Problem details
Using the records below, report how many lines hold "axes", with no extra text.

[start of Data to use]

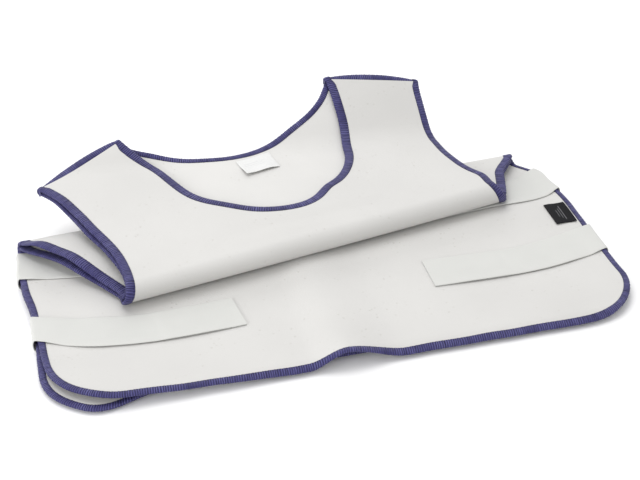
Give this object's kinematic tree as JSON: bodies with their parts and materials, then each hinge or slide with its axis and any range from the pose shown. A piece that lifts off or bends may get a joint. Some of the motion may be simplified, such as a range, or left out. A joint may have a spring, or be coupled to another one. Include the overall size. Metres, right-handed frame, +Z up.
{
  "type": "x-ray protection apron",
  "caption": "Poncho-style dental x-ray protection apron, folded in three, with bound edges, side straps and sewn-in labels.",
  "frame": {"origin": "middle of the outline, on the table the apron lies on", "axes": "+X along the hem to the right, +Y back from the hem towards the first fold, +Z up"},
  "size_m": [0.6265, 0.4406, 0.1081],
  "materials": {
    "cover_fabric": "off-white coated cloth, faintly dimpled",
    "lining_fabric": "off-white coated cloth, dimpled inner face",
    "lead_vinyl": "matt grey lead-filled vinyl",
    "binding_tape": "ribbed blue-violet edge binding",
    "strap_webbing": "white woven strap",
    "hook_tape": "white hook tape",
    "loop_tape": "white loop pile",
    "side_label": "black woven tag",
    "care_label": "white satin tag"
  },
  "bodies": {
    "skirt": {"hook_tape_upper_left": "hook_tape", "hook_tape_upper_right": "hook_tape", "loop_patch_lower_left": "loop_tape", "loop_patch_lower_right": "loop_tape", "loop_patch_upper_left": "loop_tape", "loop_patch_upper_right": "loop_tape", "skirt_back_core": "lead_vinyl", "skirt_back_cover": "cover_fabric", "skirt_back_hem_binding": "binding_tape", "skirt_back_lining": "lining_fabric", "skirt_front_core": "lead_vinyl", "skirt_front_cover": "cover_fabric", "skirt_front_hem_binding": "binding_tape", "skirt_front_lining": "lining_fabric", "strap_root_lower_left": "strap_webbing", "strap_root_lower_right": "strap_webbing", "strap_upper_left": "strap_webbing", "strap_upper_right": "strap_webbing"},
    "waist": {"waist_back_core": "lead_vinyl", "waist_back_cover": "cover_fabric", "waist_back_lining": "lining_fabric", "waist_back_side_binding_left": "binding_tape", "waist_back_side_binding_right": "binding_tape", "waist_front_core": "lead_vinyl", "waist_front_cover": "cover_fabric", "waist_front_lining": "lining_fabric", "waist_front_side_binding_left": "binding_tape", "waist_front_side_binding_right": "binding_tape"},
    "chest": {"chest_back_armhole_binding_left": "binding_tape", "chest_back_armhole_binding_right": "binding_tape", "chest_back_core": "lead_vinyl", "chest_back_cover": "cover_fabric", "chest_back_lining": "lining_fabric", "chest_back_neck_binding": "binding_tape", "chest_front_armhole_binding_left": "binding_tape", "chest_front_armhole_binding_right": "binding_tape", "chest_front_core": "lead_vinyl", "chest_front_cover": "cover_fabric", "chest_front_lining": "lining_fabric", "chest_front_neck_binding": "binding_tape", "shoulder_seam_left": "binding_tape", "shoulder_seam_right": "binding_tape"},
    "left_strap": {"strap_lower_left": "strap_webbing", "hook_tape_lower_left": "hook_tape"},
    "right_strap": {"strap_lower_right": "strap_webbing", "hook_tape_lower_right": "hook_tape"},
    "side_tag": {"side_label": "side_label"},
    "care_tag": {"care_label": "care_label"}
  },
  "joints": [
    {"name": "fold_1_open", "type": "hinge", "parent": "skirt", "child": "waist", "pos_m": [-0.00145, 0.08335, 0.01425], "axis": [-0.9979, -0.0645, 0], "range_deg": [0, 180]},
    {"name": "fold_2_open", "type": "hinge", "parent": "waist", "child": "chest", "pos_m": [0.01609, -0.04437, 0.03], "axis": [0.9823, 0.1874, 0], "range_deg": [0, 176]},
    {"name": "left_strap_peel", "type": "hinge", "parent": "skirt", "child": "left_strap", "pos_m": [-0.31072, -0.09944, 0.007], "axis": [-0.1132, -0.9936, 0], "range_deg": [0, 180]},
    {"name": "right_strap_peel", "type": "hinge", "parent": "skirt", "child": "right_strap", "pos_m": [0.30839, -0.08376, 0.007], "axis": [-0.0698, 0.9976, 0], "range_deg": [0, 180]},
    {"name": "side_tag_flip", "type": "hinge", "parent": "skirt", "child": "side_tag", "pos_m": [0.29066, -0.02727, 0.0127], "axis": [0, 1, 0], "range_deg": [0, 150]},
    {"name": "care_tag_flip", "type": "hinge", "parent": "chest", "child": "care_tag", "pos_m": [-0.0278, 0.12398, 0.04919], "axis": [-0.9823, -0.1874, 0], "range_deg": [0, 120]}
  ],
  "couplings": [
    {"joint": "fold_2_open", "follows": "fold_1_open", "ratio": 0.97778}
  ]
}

[end of Data to use]
[start of Data to use]

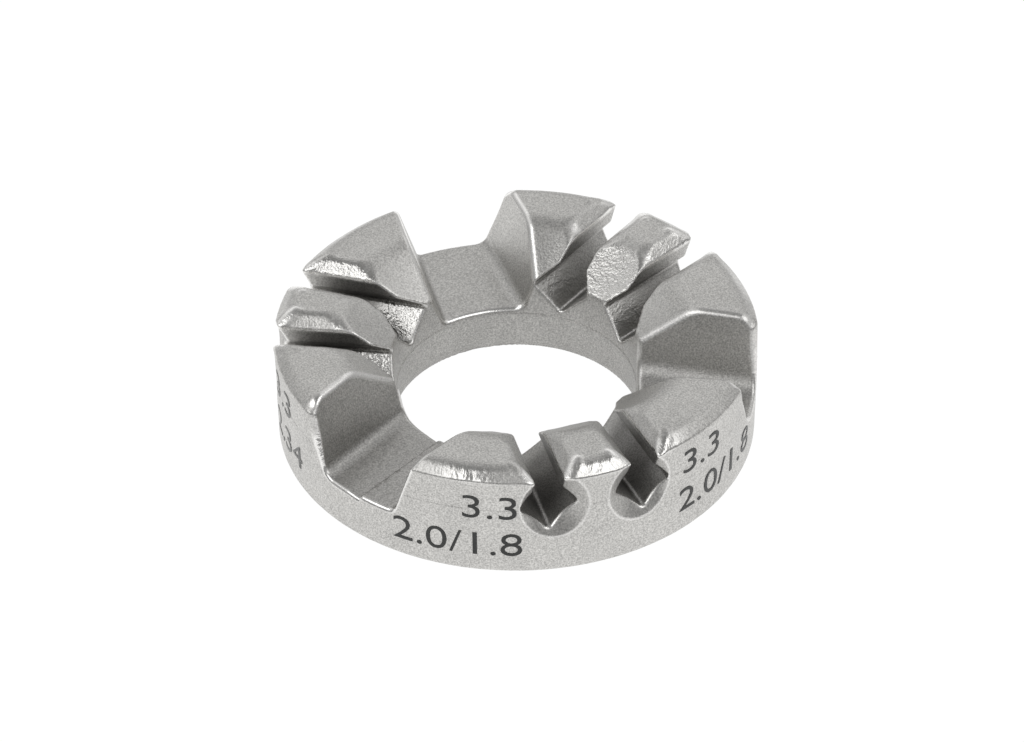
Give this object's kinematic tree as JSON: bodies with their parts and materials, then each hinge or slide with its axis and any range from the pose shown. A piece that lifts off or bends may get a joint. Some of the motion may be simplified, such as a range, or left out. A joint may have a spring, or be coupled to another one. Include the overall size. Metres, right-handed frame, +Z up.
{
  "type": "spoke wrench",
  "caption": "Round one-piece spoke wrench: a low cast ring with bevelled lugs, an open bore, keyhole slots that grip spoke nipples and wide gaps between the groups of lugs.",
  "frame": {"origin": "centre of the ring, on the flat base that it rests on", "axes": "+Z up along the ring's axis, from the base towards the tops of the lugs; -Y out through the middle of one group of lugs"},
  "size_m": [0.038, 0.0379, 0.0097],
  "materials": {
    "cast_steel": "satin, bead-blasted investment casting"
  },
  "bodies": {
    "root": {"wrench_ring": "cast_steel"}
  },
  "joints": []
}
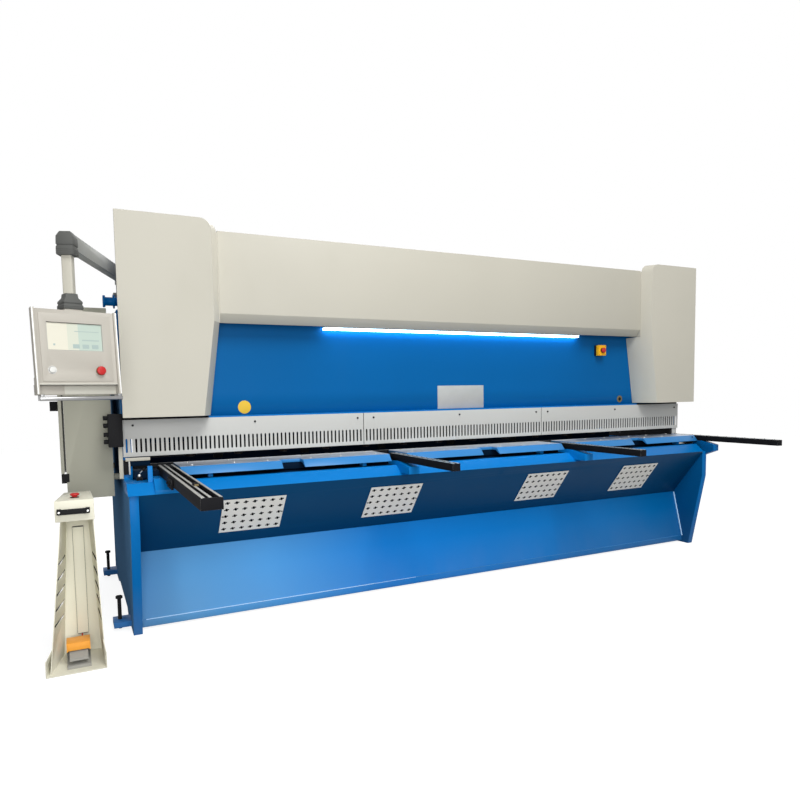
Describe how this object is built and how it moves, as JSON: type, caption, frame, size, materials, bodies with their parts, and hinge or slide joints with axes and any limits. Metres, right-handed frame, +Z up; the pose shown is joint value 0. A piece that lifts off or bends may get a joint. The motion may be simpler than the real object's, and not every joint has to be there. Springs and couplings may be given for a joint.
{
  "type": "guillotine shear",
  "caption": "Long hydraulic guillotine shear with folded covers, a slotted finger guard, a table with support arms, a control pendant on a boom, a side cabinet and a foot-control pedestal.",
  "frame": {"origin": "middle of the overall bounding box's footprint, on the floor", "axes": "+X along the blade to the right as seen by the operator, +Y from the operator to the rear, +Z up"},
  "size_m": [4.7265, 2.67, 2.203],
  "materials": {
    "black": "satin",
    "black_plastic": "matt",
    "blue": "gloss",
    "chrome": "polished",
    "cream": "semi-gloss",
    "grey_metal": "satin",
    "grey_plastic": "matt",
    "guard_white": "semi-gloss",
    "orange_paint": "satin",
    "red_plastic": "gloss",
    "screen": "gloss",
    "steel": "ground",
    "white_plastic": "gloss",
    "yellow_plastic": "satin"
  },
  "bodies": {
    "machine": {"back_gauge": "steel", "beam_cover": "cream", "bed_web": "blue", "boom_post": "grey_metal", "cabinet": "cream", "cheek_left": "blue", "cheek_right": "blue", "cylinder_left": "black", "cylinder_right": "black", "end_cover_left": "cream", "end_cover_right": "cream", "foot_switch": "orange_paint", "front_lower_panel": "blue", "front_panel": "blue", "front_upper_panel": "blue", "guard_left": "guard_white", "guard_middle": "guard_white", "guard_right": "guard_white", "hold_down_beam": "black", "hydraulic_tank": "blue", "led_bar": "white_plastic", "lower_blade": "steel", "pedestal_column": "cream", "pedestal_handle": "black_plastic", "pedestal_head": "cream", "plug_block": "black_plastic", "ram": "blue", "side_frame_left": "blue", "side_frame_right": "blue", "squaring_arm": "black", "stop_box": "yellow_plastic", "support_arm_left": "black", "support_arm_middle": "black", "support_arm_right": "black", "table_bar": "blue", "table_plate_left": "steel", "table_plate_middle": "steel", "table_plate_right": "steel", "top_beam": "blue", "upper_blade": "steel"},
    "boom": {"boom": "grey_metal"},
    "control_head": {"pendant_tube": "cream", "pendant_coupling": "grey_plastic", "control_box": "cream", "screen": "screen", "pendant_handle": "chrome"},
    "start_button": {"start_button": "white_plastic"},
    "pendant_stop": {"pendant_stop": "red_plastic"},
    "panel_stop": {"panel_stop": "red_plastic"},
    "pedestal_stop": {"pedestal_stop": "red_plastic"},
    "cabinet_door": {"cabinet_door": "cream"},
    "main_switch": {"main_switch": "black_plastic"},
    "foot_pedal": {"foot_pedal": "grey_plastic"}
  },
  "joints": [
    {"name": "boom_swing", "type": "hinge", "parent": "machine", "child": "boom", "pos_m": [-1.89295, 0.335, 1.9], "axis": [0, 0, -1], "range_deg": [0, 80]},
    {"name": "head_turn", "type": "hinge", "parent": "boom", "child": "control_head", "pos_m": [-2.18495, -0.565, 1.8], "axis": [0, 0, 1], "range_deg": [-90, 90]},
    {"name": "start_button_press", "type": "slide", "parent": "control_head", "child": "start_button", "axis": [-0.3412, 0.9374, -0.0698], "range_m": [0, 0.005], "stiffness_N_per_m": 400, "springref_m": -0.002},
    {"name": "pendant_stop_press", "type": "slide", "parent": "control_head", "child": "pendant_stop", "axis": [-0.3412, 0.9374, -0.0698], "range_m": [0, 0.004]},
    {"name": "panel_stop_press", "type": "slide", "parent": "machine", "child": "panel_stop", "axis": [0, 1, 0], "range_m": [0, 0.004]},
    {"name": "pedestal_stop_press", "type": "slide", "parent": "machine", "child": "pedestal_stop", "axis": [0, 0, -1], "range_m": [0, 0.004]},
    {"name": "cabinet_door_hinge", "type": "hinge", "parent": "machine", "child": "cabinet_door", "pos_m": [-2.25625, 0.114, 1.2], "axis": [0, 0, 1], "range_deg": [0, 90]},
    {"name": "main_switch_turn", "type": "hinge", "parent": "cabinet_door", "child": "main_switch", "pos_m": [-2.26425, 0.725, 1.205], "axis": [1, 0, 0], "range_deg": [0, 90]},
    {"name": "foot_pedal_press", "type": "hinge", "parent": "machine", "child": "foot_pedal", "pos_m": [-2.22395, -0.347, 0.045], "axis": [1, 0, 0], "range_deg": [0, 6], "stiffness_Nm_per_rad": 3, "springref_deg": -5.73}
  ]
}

[end of Data to use]
[start of Data to use]

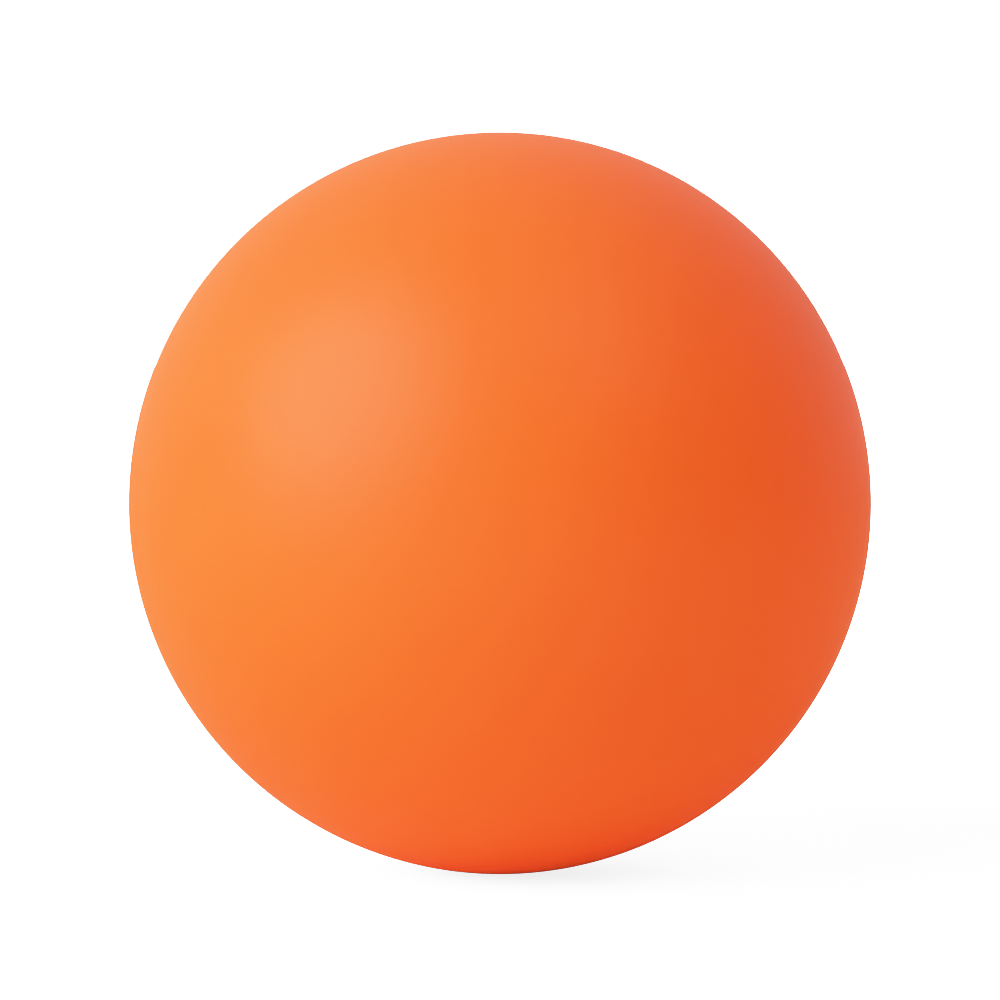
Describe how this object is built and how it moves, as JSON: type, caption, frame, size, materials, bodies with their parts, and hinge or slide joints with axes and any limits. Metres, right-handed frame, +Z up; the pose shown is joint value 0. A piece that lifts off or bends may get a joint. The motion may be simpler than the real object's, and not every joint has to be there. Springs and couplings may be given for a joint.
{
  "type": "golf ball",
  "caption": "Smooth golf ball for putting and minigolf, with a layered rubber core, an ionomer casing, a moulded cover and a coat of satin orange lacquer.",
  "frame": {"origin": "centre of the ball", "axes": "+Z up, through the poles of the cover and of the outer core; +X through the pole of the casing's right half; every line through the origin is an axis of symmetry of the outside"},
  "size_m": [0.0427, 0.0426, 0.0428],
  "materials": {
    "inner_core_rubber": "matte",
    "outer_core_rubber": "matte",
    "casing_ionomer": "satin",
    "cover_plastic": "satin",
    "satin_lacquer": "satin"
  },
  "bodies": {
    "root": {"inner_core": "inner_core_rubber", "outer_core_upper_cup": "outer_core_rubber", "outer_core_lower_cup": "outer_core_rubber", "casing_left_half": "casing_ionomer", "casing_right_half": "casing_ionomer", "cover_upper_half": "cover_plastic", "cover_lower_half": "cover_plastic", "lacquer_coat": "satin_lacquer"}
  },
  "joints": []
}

[end of Data to use]

Exercise response
6